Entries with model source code

↓

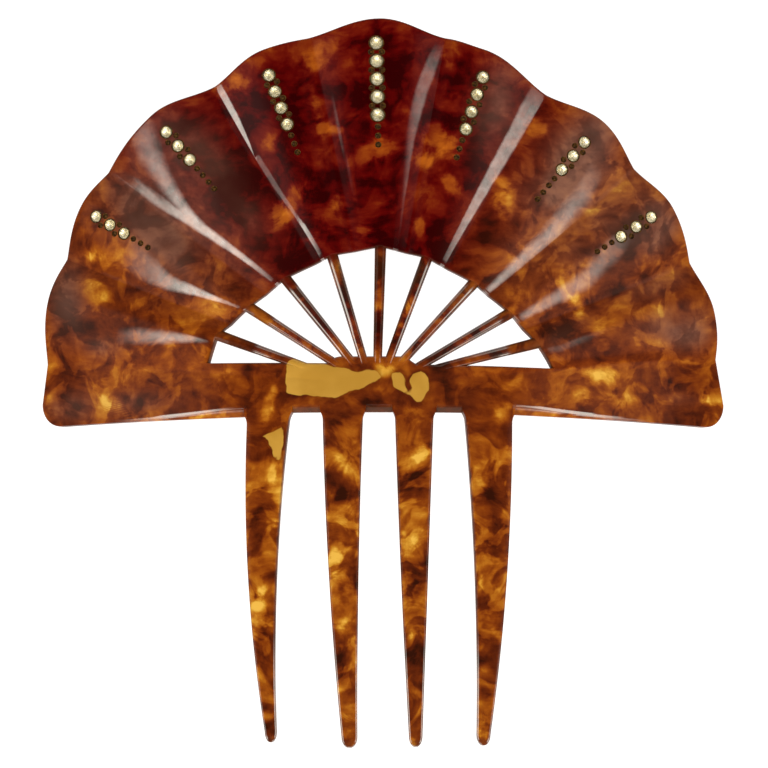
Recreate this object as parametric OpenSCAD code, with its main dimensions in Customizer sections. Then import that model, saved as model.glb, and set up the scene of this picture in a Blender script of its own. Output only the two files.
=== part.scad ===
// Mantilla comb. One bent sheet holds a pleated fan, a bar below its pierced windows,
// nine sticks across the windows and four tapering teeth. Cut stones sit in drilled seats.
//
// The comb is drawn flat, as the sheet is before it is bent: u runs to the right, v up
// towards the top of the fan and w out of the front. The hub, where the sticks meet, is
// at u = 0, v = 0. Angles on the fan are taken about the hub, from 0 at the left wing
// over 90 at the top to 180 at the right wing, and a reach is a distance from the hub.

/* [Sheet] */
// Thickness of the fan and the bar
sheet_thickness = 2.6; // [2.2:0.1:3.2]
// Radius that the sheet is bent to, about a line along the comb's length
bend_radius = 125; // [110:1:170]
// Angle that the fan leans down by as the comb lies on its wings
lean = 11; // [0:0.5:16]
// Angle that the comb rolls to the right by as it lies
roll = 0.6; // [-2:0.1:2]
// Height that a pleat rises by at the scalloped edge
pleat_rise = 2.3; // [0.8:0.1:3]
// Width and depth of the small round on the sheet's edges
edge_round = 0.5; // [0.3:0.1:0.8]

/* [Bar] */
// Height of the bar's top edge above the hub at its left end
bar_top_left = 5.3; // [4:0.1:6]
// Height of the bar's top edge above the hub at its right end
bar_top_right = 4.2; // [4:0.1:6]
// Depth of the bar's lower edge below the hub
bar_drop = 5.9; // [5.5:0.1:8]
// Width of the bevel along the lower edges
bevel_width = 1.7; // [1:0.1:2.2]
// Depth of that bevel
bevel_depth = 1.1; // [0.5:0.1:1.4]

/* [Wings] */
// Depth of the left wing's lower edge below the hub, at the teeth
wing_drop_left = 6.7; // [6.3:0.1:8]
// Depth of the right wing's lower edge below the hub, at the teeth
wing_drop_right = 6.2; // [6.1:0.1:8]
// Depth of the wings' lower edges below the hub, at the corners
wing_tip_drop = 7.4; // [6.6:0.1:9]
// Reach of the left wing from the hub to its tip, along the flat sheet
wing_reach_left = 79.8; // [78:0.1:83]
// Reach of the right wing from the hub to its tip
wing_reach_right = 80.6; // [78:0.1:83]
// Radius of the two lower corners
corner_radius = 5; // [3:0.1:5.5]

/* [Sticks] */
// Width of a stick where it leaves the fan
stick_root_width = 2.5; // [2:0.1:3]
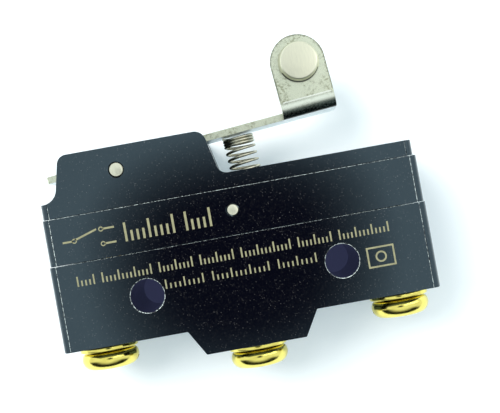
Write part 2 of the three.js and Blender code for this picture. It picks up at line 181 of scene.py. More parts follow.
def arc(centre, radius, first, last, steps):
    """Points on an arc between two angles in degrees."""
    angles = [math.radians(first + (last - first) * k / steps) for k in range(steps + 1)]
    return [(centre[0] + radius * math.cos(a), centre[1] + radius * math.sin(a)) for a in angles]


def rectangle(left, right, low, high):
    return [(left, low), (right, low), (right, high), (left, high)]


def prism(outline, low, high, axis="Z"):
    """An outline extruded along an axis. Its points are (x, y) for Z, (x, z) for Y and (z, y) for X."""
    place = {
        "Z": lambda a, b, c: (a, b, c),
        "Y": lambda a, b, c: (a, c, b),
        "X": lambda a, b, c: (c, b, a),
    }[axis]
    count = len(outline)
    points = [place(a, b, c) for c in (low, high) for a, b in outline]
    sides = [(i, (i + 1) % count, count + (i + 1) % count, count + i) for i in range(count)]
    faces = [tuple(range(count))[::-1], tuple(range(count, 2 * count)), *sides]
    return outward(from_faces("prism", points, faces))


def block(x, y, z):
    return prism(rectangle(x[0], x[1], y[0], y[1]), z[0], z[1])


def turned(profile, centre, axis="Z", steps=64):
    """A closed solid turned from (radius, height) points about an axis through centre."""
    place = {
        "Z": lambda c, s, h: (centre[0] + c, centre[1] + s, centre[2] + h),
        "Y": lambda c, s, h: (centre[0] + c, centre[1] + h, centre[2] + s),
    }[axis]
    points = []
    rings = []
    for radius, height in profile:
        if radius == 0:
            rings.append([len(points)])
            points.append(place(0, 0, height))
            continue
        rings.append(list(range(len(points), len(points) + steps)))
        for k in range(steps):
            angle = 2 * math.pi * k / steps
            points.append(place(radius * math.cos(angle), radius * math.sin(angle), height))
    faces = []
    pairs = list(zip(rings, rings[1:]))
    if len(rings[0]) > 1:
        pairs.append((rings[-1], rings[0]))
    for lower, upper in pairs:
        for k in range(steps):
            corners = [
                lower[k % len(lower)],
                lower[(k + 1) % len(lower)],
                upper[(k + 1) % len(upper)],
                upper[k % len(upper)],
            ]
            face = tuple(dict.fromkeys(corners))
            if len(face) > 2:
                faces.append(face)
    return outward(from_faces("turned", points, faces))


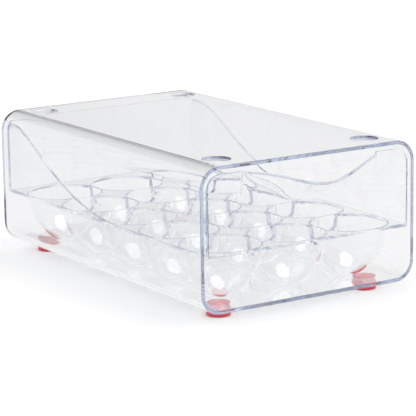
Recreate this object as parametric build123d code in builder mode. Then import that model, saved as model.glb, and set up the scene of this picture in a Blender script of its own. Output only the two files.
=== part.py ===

↑

Your task –
Check each line of the records above for the string "picture", and report every line that has it.

Result of this task –
Recreate this object as parametric OpenSCAD code, with its main dimensions in Customizer sections. Then import that model, saved as model.glb, and set up the scene of this picture in a Blender script of its own. Output only the two files.
Write part 2 of the three.js and Blender code for this picture. It picks up at line 181 of scene.py. More parts follow.
Recreate this object as parametric build123d code in builder mode. Then import that model, saved as model.glb, and set up the scene of this picture in a Blender script of its own. Output only the two files.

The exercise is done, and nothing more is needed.